CALIFORNIA ELECTIONS : GOVERNOR : Feinstein Concedes Defeat, Looks Ahead
SAN FRANCISCO — If it was an act, it was the best act of her campaign.
On the day after the 1990 gubernatorial election, Democratic candidate Dianne Feinstein strode into a press conference to acknowledge her defeat by Republican Pete Wilson with the air of someone who has experienced a minor setback. She was upbeat, and her eyes seemed focused already on a race for the U.S. Senate.
If tears had been shed, hands wrung, mistakes analyzed and strategies second-guessed during the long vote tally that brought her close but not close enough, Feinstein gave no hint of it. Instead, she joked with reporters, hugged campaign workers and spoke brightly of a future in politics.
“All my life has been public service,” she said. “ . . . It’s what I want to continue to do, one way or another. The only question is how, when and where.”
While insisting no announcement was imminent, she said a Senate race was “certainly an option.” In two years, Democrat Alan Cranston’s U.S. Senate seat is up for election and Wilson’s appointed successor also will face the voters.
Although the concession call to Wilson had not been made until nearly 10 a.m., campaign chairman Duane Garrett said Feinstein had been quietly advised in the early morning that she had no chance of winning. She took the news philosophically, he said.
Feinstein herself admitted to reporters that she had a feeling she was not going to win.
“I had a small sense of foreboding, to be perfectly honest,” she said. “ . . . I’ve learned to trust my vibrations in this business and my vibrations were that it would take an awful (lot) to catch up.”
For Feinstein, the election results ended a roller-coaster campaign, one that began with even her having little hope of victory. As a former mayor who had been out of office for two years, she faced state Atty. Gen. John K. Van de Kamp in the primary. Van de Kamp had name recognition in the state and a hefty campaign war chest.

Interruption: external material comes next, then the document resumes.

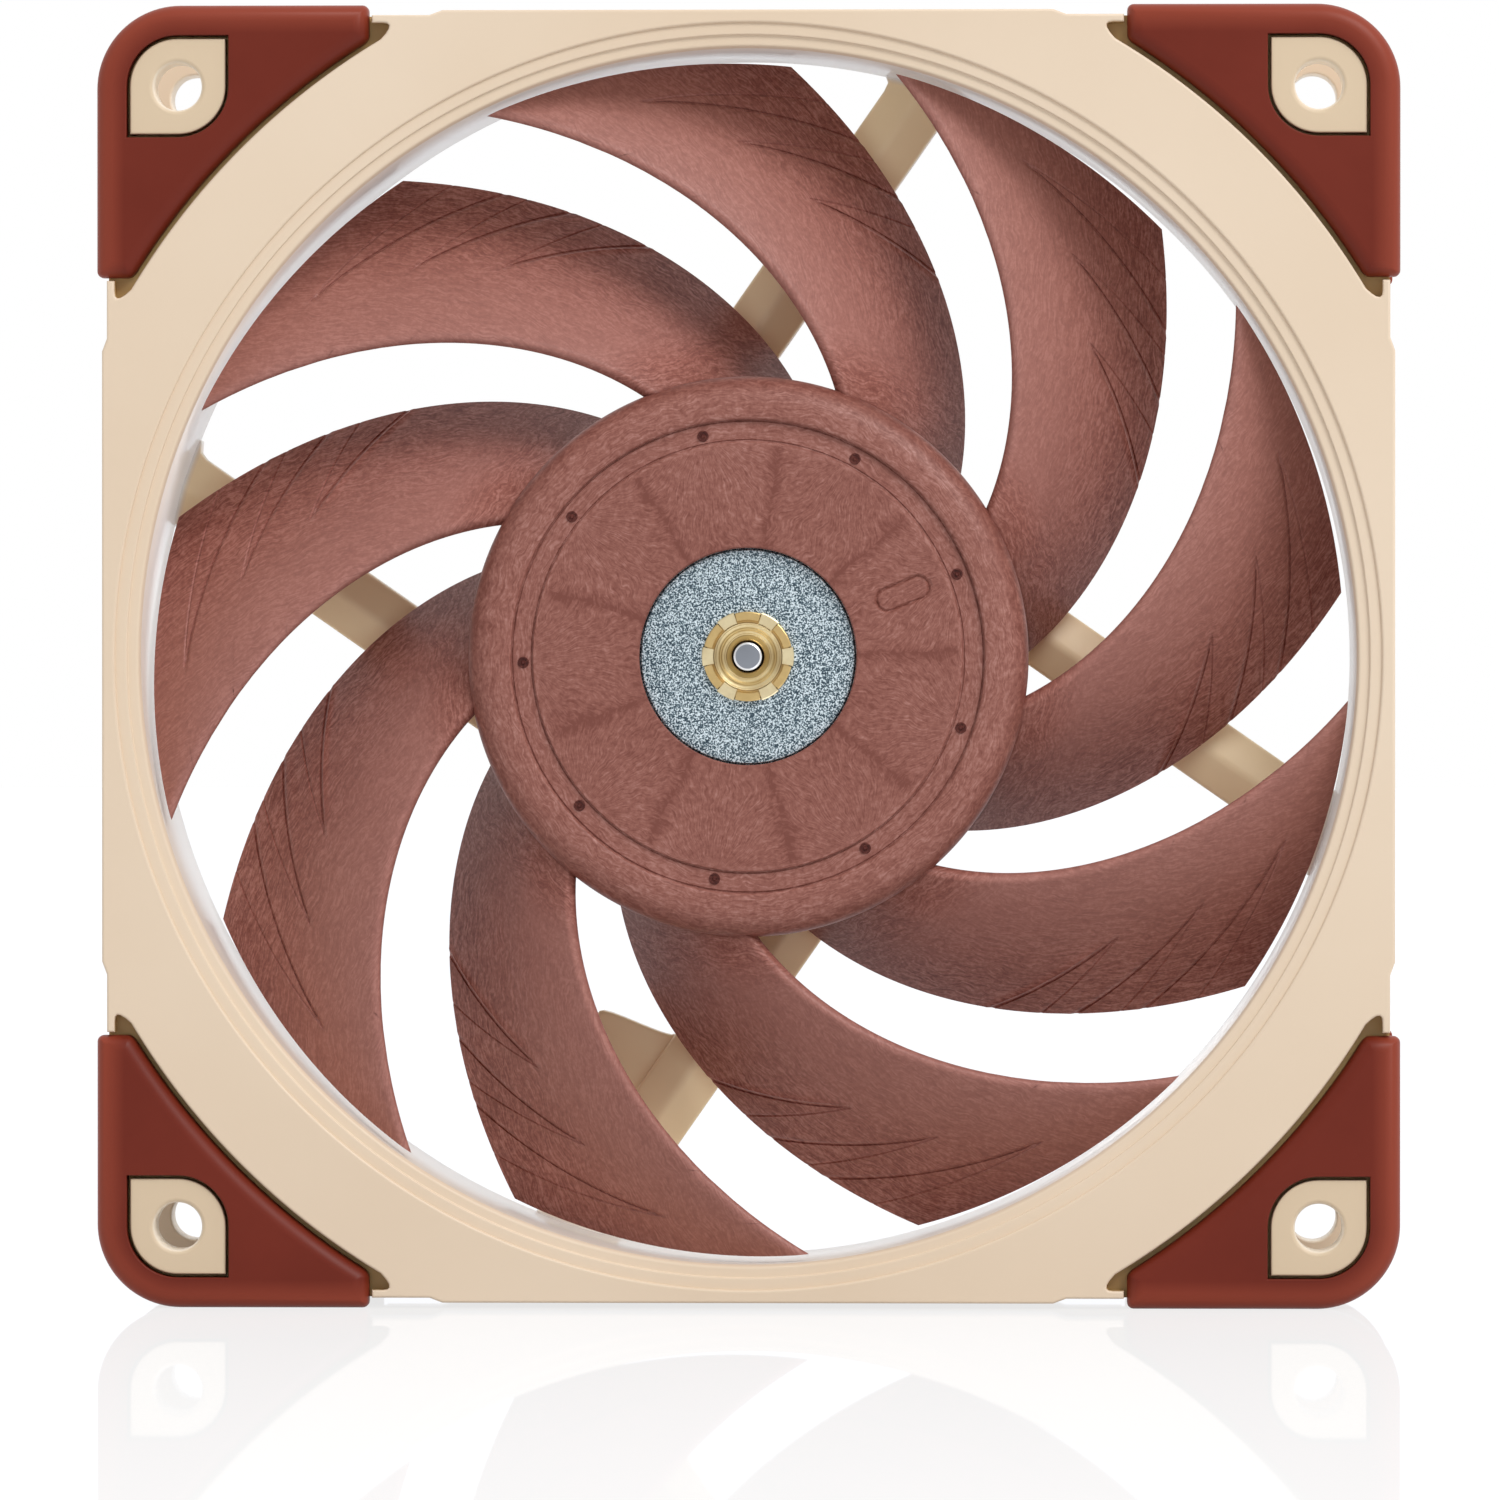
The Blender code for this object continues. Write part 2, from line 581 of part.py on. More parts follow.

“Look, today was not the worst day of this campaign,” Garrett said. “I mean, we came from nowhere. Early on we had a campaign manager quit by fax. We were 17 points down in the polls. All of our friends were urging us to drop out. In December of 1989 we were within an inch of being out of the race.”

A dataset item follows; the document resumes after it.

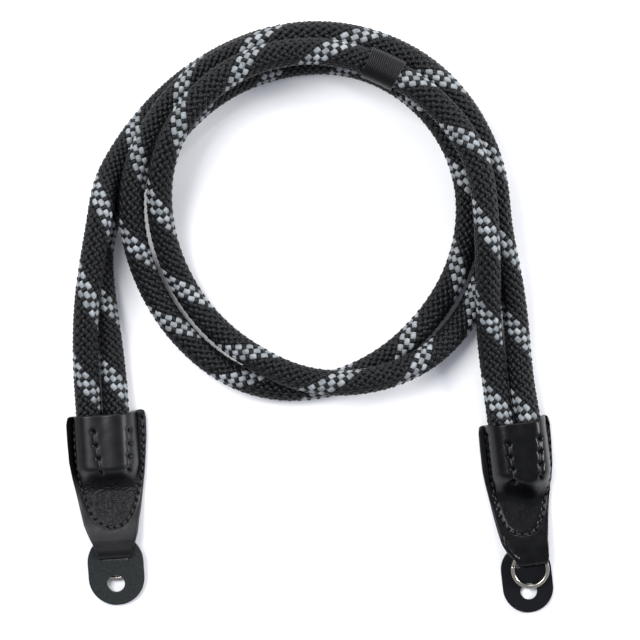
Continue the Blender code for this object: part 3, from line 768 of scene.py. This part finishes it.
def make_tab(tab, finish):
    """Rows run down the top, round the nose and back underneath."""
    nose = tab["length"] - LOOP_TOP / 2
    radius = (LOOP_TOP - LEATHER) / 2
    top_u = np.concatenate([MOUTH_STEPS, np.linspace(FIRST_ROW, nose, TOP_ROWS)])
    bend = np.linspace(0, np.pi, NOSE_ROWS)[1:-1]
    under_u = np.concatenate([np.linspace(nose, FIRST_ROW, UNDER_ROWS), MOUTH_STEPS[::-1]])
    u = np.concatenate([top_u, nose + radius * np.sin(bend), under_u])
    left, right = edges(tab, u)
    across, from_edge = columns(left, right)
    along = np.broadcast_to(u[:, None], across.shape)
    n, m = len(top_u), len(top_u) + len(bend)
    top = (tab, across[:n], along[:n])
    grain = tab["grain_in"] * ease(-0.6, 0.8, signed_inside(tab, across, along))
    push = np.zeros(across.shape)
    push[:n] = press(*top) + CREASE_DEPTH * grain[:n] * creases(*top[1:])
    height = np.empty(across.shape)
    height[:n] = unpressed_top(*top) - LEATHER / 2
    height[n:m] = LOOP_TOP / 2 + radius * np.cos(bend)[:, None]
    height[m:] = LEATHER / 2 - FACE_GAP
    half = (LEATHER / 2 - FACE_GAP) * rounded(from_edge) * rounded(u)[:, None]
    middle = to_world(tab, across, along + skew(tab, across, along), height)
    points, faces = thick_sheet(middle, half * MM, push * MM)
    piece = make_piece(tab["name"] + "_tab", points, faces, finish)
    # Painted shade, carried in the holes attribute: black and without gloss on the pocket's left
    # flank
    flank_shade = tab["flank_shade"] * ease(*FLANK_SHADE_ACROSS, -across) * (1 - ease(*FLANK_SHADE_ALONG, along))
    holes = np.zeros(across.shape)
    # The holes attribute is painted shade: in the stitch holes and on the pocket's left flank
    holes[:n] = np.maximum(painted_hole_shade(*top), flank_shade[:n])
    for label, value in (("grain", grain), ("holes", holes)):
        layer = piece.data.attributes.new(label, "FLOAT", "POINT")
        both_faces = np.concatenate([value.ravel(), np.zeros(value.size)])
        layer.data.foreach_set("value", both_faces.astype(np.float32))
    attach(piece, "root")
    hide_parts(tab["name"] + "_leather_end")
    print(piece.name, len(faces), "faces")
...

He said Feinstein decided she would continue, but conceded to him privately in January that her chances of winning were “pretty thin.” He said she only began to consider victory in November a real possibility when she upset Van de Kamp in the primary.

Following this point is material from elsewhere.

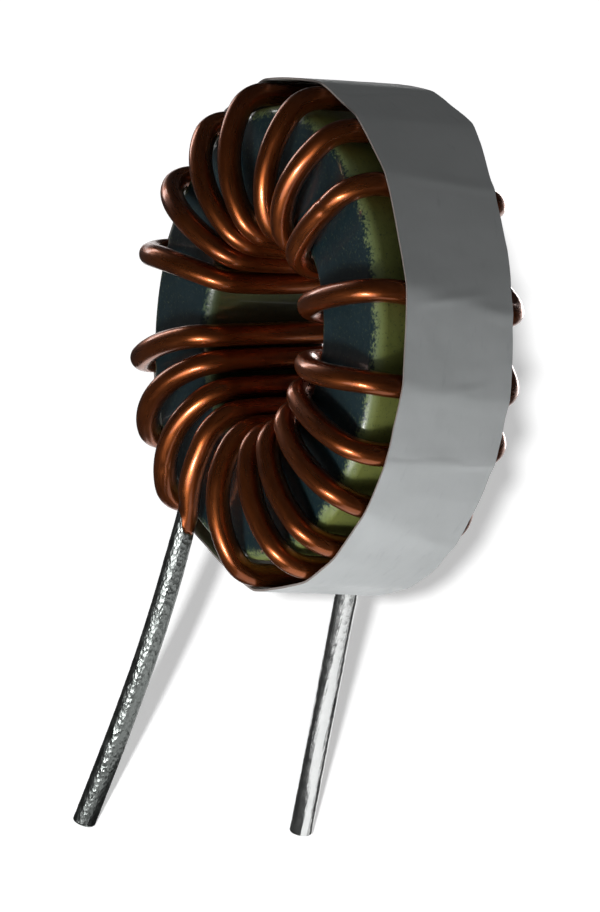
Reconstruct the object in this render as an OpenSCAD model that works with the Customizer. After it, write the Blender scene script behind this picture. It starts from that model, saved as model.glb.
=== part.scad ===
// Toroidal inductor for upright through-hole mounting.
// A coated powdered-iron ring carries one length of enamelled copper wire. The wire passes
// through the bore once a turn and both its ends run down as solder-dipped leads. A strip of
// film is wrapped round the outside of the turns.
//
// Axes: the ring's own axis lies along Y with its front face towards -Y, the leads point down
// along -Z, and the origin is on the board's face, midway between the two leads.

/* [Core] */
// Outer diameter of the coated ring
core_od = 33; // [26:0.5:44]
// Bore diameter of the coated ring
core_id = 16.6; // [13.6:0.1:21]
// Height of the ring along its axis
core_h = 10.4; // [7:0.1:16]
// Radius of the ring's rounded edges
core_edge_r = 0.9; // [0.4:0.1:1.6]

/* [Winding] */
// Number of turns
turns = 18; // [8:1:22]
// Diameter of the wire over its enamel
wire_d = 1.74; // [1.2:0.02:2.1]
// Thickness of the enamel
enamel_t = 0.07; // [0.05:0.01:0.1]
// Gap left between the wire and the ring
wire_gap = 0.1; // [0.08:0.01:0.3]
// Smallest gap left between neighbouring turns in the bore
turn_gap = 0.1; // [0.1:0.01:0.3]
// Radius of the wire's bends over the ring's edges
wire_bend = 2.6; // [1.9:0.1:3.4]
// Angle at which the loosest turn rises off the ring's front face
face_bow = 42; // [10:1:44]
// Angle at which the same turn rises off the rear face, where the wire is pulled tighter
rear_bow = 16; // [5:1:44]
// Angle at which the turns rise off the wall of the bore
bore_bow = 6; // [1:1:20]
// Angle at which the turns rise off the outside of the ring
side_bow = 2; // [1:1:20]
// Angle of the ring that the winding leaves bare between its two ends in the bore
open_angle = 21; // [18:1:40]
// How far a turn leads on round the ring as it passes through the bore, in degrees
bore_lead = 6; // [0:1:8]
// How far a turn falls back round the ring as it passes along the outside, in degrees
side_lead = 2; // [0:1:4]

/* [Leads] */
// Length of the front lead below the board's face
front_lead_len = 22.8; // [8:0.1:40]
// Length of the rear lead below the board's face
rear_lead_len = 21.7; // [8:0.1:40]
// Height over the board's face at which the front lead's solder ends
front_solder_top = 1.5; // [0:0.1:1.6]
// Height over the board's face at which the rear lead's solder ends
rear_solder_top = 0; // [0:0.1:0.8]
// Distance of each lead to its own side of the middle plane
lead_offset = 1.6; // [1.2:0.1:3]
// Angle by which each lead leans away from the other
lead_splay = 4.5; // [0:0.5:10]
// Thickness of the solder on the leads
solder_t = 0.06; // [0.04:0.01:0.15]

/* [Band] */
// Width of the film strip
band_w = 9; // [4:0.1:9.4]
// Distance of the strip's middle behind the ring's middle
band_shift = 0.4; // [0:0.1:0.4]
// Thickness of the film
band_t = 0.15; // [0.1:0.01:0.4]
// Gap left between the film and the turns
band_gap = 0.12; // [0.1:0.01:0.4]

/* [Hidden] */
// The turns are laid by hand, so they bunch up and spread. spare holds the spare room ahead of
// each turn, as shares of all the room to spare in the bore. The others hold, for each turn after
// the first, how much further round the ring its outer end lies than its bore end and how much
// further than side_lead it falls back on the outside, both in degrees, and how loosely it lies
// on the faces, in tenths of the loosest.
spare = [3, 3, 0, 18, 2, 0, 0, 9, 0, 4, 14, 14, 1, 2, 4, 2, 4];
lean = [9, 9, 5, 11, 8, 3, -1, -3, -6, -5, -3, 4, 3, 7, 10, 14, 10];
slip = [0, 0, 0, 0, 0, 0, 0, 0, 0, 1, 3, 0, -3, 8, 3, 0, 0];
loose = [7, 9, 4, 10, 9, 8, 7, 6, 6, 2, 4, 7, 3, 3, 3, 4, 7];

STEP = 21;           // most degrees that one straight piece of the swept wire stands for
EASE = 0.4;          // how much a turn eases into and out of its slant, from 0 to 1
WIRE_SIDES = 10;     // sides of the swept wire
FINE = 96;           // facets shown on full circles
elbow_r = 8;         // radius at which a lead leaves the ring's face

wire_r = wire_d / 2;
bare_r = wire_r - enamel_t;
tight_bend = core_edge_r + wire_r + wire_gap;   // a bend that follows the ring's rounded edge
bend_r = max(wire_bend, tight_bend);
// A wider bend still touches the rounded edge, so its centre lies deeper in the ring
sunk = core_edge_r + (bend_r - tight_bend) / sqrt(2);
outer_x = core_od / 2 - sunk;                // centres of the bends, from the ring's axis
inner_x = core_id / 2 + sunk;
bend_y = core_h / 2 - sunk;                  // and from its middle plane
apex_r = inner_x - bend_r * cos(45);         // middle of a bend at the bore's edge
in_r = inner_x - bend_r - bend_y * tan(bore_bow / 2);    // innermost centre line of a turn
out_r = outer_x + bend_r + bend_y * tan(side_bow / 2);   // outermost centre line of a turn
face_y = bend_y + bend_r;                    // centre line of a lead across a face
elbow_z = core_edge_r - core_od / 2;         // level of the elbows under the ring's axis

// Angles round the ring are measured from +X towards +Z, seen from the front.
tight_pitch = 2 * asin((wire_d + turn_gap) / 2 / in_r);
first_bore = 270 - asin(lead_offset / apex_r);
bore_span = 360 - open_angle;
spare_room = bore_span - (turns - 1) * tight_pitch;

function laid(list, i, n) = list[round(i * (len(list) - 1) / max(1, n - 1))];
function total(v, n) = n < 0 ? 0 : v[n] + total(v, n - 1);
shares = [for (i = [0:turns - 2]) laid(spare, i, turns - 1)];
all_shares = total(shares, turns - 2);

// Where turn i enters the bore, leaves it at the rear and lies on the outside, in front and behind
function bore_angle(i) = first_bore - i * tight_pitch
    - (i == 0 ? 0 : spare_room * total(shares, i - 1) / all_shares);
function rear_angle(i) = bore_angle(i) - bore_lead;
function side_angle(i) = bore_angle(i) + laid(lean, i - 1, turns - 1);
function back_angle(i) = side_angle(i) - side_lead - laid(slip, i - 1, turns - 1);
function turn_bow(i, loosest) = loosest * laid(loose, i - 1, turns - 1) / 10;

// The band's lowest stretch, under the lowest turn, rests on the board
lowest = min([for (i = [1:turns - 1], a = [side_angle(i), back_angle(i)]) sin(a)]);
axis_z = wire_r + band_gap + band_t - out_r * lowest;    // height of the ring's axis

function unit(v) = v / norm(v);
function tail(v) = [for (i = [1:len(v) - 1]) v[i]];
function about(r, a, y) = [r * cos(a), y, r * sin(a)];

// side is -1 at the front and 1 at the rear
function elbow(side) = [side * lead_offset, side * face_y, elbow_z];
function lead_dir(side) = [0, side * sin(lead_splay), -cos(lead_splay)];
function lead_at(side, z) =
    elbow(side) + lead_dir(side) * (elbow_z + axis_z - z) / cos(lead_splay);
function lead_len(side) = side < 0 ? front_lead_len : rear_lead_len;
function lead_top(side) = lead_at(side, side < 0 ? front_solder_top : rear_solder_top);
function lead_end(side) = lead_at(side, solder_t * 2 - lead_len(side));
function lead_tip(side) = lead_at(side, -lead_len(side));

// Points of an arc about c, where angle 0 points along out and 90 degrees along on
function arc(c, r, out, on, from, to) = let (steps = ceil(abs(to - from) / STEP))
    [for (j = [0:steps]) let (a = from + (to - from) * j / steps)
        c + r * (cos(a) * out + sin(a) * on)];

// Part of a turn's section, from the middle of the bend about c0 to the middle of the next one
// about c1; in between it bows outwards, rising from both bends at the angle bow. A point is
// [distance from the ring's axis, distance behind its middle plane].
function stretch(c0, c1, bow) =
    let (half = norm(c1 - c0) / 2, on = unit(c1 - c0), out = [-on[1], on[0]],
         centre = (c0 + c1) / 2 - out * half / tan(bow))
    concat(arc(c0, bend_r, out, on, -45, -bow),
        tail(arc(centre, bend_r + half / sin(bow), out, on, -bow, bow)),
        tail(arc(c1, bend_r, out, on, bow, 45)));
function face_section(x0, x1, side, bow) = stretch([x0, side * bend_y], [x1, side * bend_y], bow);
bore_section = stretch([inner_x, -bend_y], [inner_x, bend_y], bore_bow);
side_section = stretch([outer_x, bend_y], [outer_x, -bend_y], side_bow);

// Lays a section round the ring from one angle to another, without its first point
function travel(v, i) = i == 0 ? 0 : norm(v[i] - v[i - 1]) + travel(v, i - 1);
function lay(section, from, to) = let (last = len(section) - 1, all = travel(section, last))
    [for (i = [1:last]) let (t = travel(section, i) / all,
         eased = t + EASE * t * (1 - t) * (2 * t - 1))
        about(section[i][0], from + (to - from) * eased, section[i][1])];

// The wire through the bore, and from there round the rear, the outside and the front face to
// the bore again
function pass(i) = lay(bore_section, bore_angle(i), rear_angle(i));
function loop(i) = let (next = i + 1, rear_rise = turn_bow(next, rear_bow),
    front_rise = turn_bow(next, face_bow))
    concat(lay(face_section(inner_x, outer_x, 1, rear_rise), rear_angle(i), back_angle(next)),
        lay(side_section, back_angle(next), side_angle(next)),
        lay(face_section(outer_x, inner_x, -1, front_rise), side_angle(next), bore_angle(next)));

// A lead's way from its top to the middle of the bend at the bore's edge, at an angle
function lead_way(side, angle) =
    let (e = elbow(side), apex = about(apex_r, angle, 0),
         edge = [for (p = arc([inner_x, side * bend_y], bend_r, [0, side], [-1, 0], 0, 45))
             let (t = (-elbow_z - p[0]) / (-elbow_z - apex_r))
             [e[0] + t * (apex[0] - e[0]), p[1], e[2] + t * (apex[2] - e[2])]])
    concat([lead_top(side)], bend(lead_top(side), e, edge[0], elbow_r), edge);

// Points of the slight bend of radius r at p, between the points before and after it
function bend(before, p, after, r) =
    let (u1 = unit(before - p), u2 = unit(after - p), m = unit(u1 + u2), w = unit(u1 - u2),
         half = 90 - acos(u1 * m), middle = p + m * r / cos(half))
    [for (a = [half, 0, -half]) middle - m * r * cos(a) + w * r * sin(a)];

rear_way = lead_way(1, rear_angle(turns - 1));
path = concat(lead_way(-1, first_bore),
    [for (i = [0:turns - 2]) each concat(pass(i), loop(i))],
    pass(turns - 1), [for (i = [len(rear_way) - 2:-1:0]) rear_way[i]]);

// A tube swept along points, with its rings kept from twisting
module swept_wire(points, r, sides) {
    n = len(points);
    ahead = [for (i = [0:n - 2]) unit(points[i + 1] - points[i])];
    along = [for (i = [0:n - 1]) i == 0 ? ahead[0] : i == n - 1 ? ahead[n - 2]
        : unit(ahead[i - 1] + ahead[i])];
    across = [for (i = 0, v = [1, 0, 0] - along[0] * along[0][0]; i < n;
        i = i + 1, v = i < n ? v - along[i] * (v * along[i]) : v) v];
    rings = [for (i = [0:n - 1]) let (u = unit(across[i]), v = cross(along[i], u))
        for (k = [0:sides - 1]) points[i]
            + r * (cos(360 * k / sides) * u + sin(360 * k / sides) * v)];
    skin = [for (i = [0:n - 2]) for (k = [0:sides - 1])
        let (a = i * sides + k, b = i * sides + (k + 1) % sides)
        each [[a, b + sides, b], [a, a + sides, b + sides]]];
    polyhedron(rings, concat([[for (k = [0:sides - 1]) k]], skin,
        [[for (k = [sides - 1:-1:0]) (n - 1) * sides + k]]));
}

// A round bar from a to b
module bar(a, b, r) {
    d = b - a;
    translate(a) rotate([0, acos(d[2] / norm(d)), atan2(d[1], d[0])])
        cylinder(h = norm(d), r = r, $fn = FINE);
}

module core() {
    color("darkslategray") translate([0, 0, axis_z]) rotate([90, 0, 0])
        rotate_extrude($fn = FINE) translate([core_id / 2, -core_h / 2]) rounded_section();
}

// Section of the ring: a rectangle with round corners
module rounded_section() {
    w = (core_od - core_id) / 2;
    e = core_edge_r;
    translate([e, 0]) square([w - 2 * e, core_h]);
    translate([0, e]) square([w, core_h - 2 * e]);
    for (x = [e, w - e], y = [e, core_h - e]) translate([x, y]) circle(e, $fn = 48);
}

// One wire from end to end; its stripped ends are true round bars
module winding() {
    color("sienna") translate([0, 0, axis_z]) {
        swept_wire(path, wire_r, WIRE_SIDES);
        for (side = [-1, 1])
            bar(lead_top(side) - lead_dir(side) * bare_r / 2, lead_end(side), bare_r);
    }
}

// The solder that coats a stripped lead and closes over its end
module lead_solder(side) {
    color("silver") translate([0, 0, axis_z]) difference() {
        bar(lead_top(side), lead_tip(side), bare_r + solder_t);
        bar(lead_top(side) - lead_dir(side), lead_end(side), bare_r);
    }
}

module front_lead_solder() { lead_solder(-1); }
module rear_lead_solder() { lead_solder(1); }

// Outline round all turns at a distance from their centre lines; a taut strip spans from turn
// to turn, so it is flat between them
module round_turns(distance) {
    hull() for (i = [1:turns - 1], a = [side_angle(i), back_angle(i)])
        translate([out_r * cos(a), out_r * sin(a)]) circle(distance, $fn = 32);
}

module band() {
    color("gainsboro") translate([0, band_shift + band_w / 2, axis_z]) rotate([90, 0, 0])
        linear_extrude(band_w) difference() {
            round_turns(wire_r + band_gap + band_t);
            round_turns(wire_r + band_gap);
        }
}

core();
winding();
front_lead_solder();
rear_lead_solder();
band();
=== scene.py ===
"""Looks of an upright toroidal inductor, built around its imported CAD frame.

The ring keeps its CAD shape and gets its two-tone coat. The wire is swept again along the same
path with a finer mesh, but for a slight bow of the front lead. The leads get lumpy dipped solder,
and the film band gets its lap and creases. Lengths are in millimetres until a mesh is made.
"""

import math

import bpy
import numpy as np
from mathutils import Matrix, Vector, noise


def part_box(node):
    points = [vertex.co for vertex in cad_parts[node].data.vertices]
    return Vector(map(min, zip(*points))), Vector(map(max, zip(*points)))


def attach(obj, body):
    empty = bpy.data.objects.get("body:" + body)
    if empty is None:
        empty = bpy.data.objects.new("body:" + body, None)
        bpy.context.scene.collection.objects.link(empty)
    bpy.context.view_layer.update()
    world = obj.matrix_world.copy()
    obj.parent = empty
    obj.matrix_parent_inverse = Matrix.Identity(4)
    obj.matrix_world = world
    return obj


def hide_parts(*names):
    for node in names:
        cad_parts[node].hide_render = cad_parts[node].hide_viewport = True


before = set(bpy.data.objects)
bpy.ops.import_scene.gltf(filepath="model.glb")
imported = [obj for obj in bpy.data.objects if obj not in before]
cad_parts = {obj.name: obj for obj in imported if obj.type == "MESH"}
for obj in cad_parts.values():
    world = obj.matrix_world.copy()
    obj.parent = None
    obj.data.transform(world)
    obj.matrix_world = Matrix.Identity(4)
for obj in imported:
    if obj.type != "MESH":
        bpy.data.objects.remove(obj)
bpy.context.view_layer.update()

MM = 0.001
PER_MM = 1 / MM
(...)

Citing earlier political defeats and misfortunes in her personal life, Feinstein’s longtime friends insisted her buoyant mood Wednesday was genuine.
“She’s dealt with so much tragedy in her life she’s learned how to accept it and internalize it and deal with it,” said Assemblywoman Jackie Speier (D-South San Francisco.) “When she was young she had a mother who was desperately mentally ill. She divorced her first husband and was a single parent for a period of time. He second husband died of cancer and she lost twice for mayor. . . .”
Besides, in Speier’s view, Feinstein did not see the election totally as a personal defeat.
“She really believes that she has opened the doors for women and that she has set the stage for more opportunities for women, and that’s a victory.”